Aim
Set down the lines from the one containing "Recreate this object" to the one containing "front_y = 50.4; // [48:0.1:53]", both lines included, exactly as they stand and with no other lines.

The records
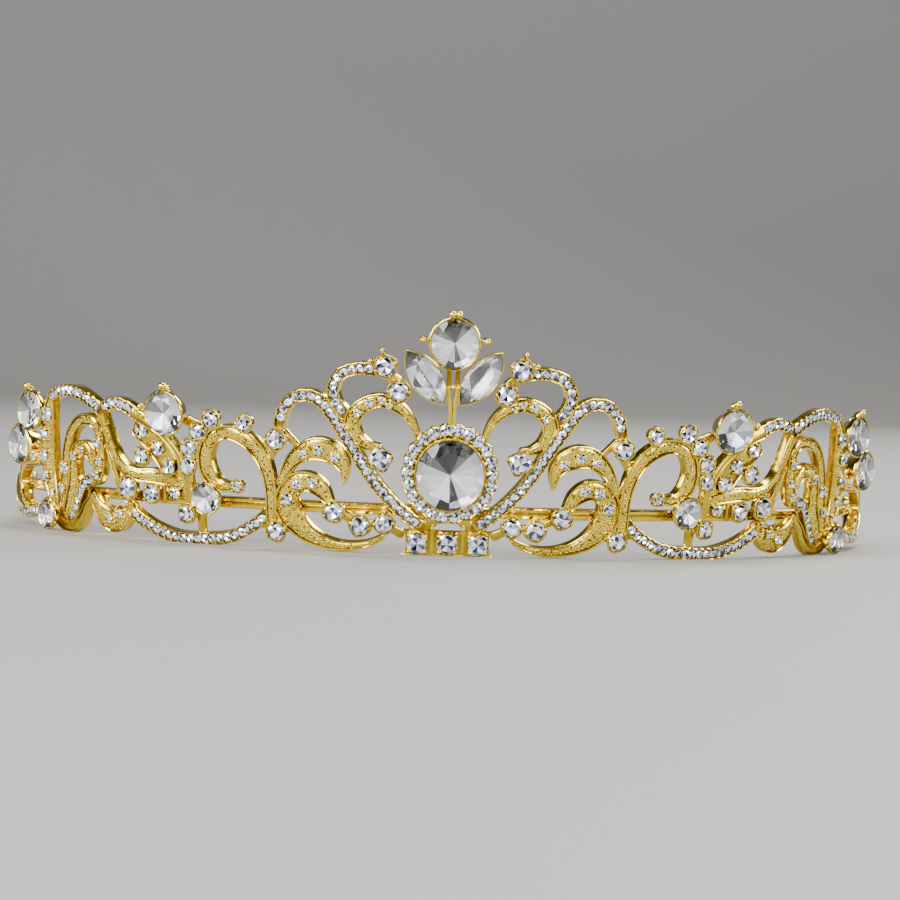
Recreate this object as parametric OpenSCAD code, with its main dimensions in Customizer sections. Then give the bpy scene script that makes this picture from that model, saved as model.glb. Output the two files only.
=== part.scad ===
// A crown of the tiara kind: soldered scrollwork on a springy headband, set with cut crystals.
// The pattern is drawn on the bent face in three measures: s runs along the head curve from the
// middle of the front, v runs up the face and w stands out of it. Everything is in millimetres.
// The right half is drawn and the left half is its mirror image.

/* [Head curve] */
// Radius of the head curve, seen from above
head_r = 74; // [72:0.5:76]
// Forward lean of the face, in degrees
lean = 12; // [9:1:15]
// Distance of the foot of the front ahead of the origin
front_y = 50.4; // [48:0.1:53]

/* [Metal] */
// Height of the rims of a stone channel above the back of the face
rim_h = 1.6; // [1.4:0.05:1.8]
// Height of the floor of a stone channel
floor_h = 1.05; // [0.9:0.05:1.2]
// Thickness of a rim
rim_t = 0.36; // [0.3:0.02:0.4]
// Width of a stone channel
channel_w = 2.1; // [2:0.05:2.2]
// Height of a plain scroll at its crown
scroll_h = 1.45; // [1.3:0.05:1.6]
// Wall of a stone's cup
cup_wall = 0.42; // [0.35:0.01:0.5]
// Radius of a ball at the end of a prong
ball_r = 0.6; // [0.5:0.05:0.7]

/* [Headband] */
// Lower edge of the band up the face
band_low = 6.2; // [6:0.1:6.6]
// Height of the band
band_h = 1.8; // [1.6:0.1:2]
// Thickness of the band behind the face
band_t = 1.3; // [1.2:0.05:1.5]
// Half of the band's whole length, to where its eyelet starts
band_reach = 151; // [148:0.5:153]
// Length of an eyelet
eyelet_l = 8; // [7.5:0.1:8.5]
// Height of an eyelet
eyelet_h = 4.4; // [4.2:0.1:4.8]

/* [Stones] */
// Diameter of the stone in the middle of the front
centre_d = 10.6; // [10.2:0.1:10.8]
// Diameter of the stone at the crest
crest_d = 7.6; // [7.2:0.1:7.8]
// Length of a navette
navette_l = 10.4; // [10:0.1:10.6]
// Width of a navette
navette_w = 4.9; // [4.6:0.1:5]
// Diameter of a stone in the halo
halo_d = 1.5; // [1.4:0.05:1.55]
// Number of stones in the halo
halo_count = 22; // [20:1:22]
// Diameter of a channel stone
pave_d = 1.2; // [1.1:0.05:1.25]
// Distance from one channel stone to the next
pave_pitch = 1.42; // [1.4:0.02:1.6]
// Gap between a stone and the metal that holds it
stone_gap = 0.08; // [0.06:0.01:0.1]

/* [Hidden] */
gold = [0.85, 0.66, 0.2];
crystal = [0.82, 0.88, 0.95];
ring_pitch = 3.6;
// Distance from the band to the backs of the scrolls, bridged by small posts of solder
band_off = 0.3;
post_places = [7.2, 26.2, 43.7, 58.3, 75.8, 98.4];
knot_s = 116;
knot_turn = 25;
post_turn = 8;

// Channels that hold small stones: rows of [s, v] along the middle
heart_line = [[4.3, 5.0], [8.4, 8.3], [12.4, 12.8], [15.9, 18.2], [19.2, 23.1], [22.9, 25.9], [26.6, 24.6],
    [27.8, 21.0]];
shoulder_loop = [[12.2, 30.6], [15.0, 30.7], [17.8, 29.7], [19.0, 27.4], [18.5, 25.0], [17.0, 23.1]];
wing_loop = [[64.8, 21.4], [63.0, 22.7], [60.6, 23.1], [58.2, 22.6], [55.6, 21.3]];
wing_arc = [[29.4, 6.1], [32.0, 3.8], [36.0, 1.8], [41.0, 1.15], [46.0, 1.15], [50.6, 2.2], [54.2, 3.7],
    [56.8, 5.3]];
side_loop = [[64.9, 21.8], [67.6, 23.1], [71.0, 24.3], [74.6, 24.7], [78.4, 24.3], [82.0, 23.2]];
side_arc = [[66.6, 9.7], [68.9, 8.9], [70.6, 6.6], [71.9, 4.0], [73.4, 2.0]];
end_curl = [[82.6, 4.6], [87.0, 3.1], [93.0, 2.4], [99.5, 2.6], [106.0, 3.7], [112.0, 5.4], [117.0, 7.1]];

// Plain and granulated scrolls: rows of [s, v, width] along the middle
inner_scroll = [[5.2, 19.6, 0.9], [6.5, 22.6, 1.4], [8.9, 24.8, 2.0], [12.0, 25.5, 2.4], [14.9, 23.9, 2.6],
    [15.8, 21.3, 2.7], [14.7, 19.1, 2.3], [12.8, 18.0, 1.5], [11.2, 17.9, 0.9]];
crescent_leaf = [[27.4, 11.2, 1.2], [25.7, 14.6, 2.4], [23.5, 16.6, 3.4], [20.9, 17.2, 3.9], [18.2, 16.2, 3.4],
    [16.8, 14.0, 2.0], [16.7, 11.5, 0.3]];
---
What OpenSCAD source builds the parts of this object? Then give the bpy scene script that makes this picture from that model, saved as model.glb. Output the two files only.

Answer to this exercise
Recreate this object as parametric OpenSCAD code, with its main dimensions in Customizer sections. Then give the bpy scene script that makes this picture from that model, saved as model.glb. Output the two files only.
=== part.scad ===
// A crown of the tiara kind: soldered scrollwork on a springy headband, set with cut crystals.
// The pattern is drawn on the bent face in three measures: s runs along the head curve from the
// middle of the front, v runs up the face and w stands out of it. Everything is in millimetres.
// The right half is drawn and the left half is its mirror image.

/* [Head curve] */
// Radius of the head curve, seen from above
head_r = 74; // [72:0.5:76]
// Forward lean of the face, in degrees
lean = 12; // [9:1:15]
// Distance of the foot of the front ahead of the origin
front_y = 50.4; // [48:0.1:53]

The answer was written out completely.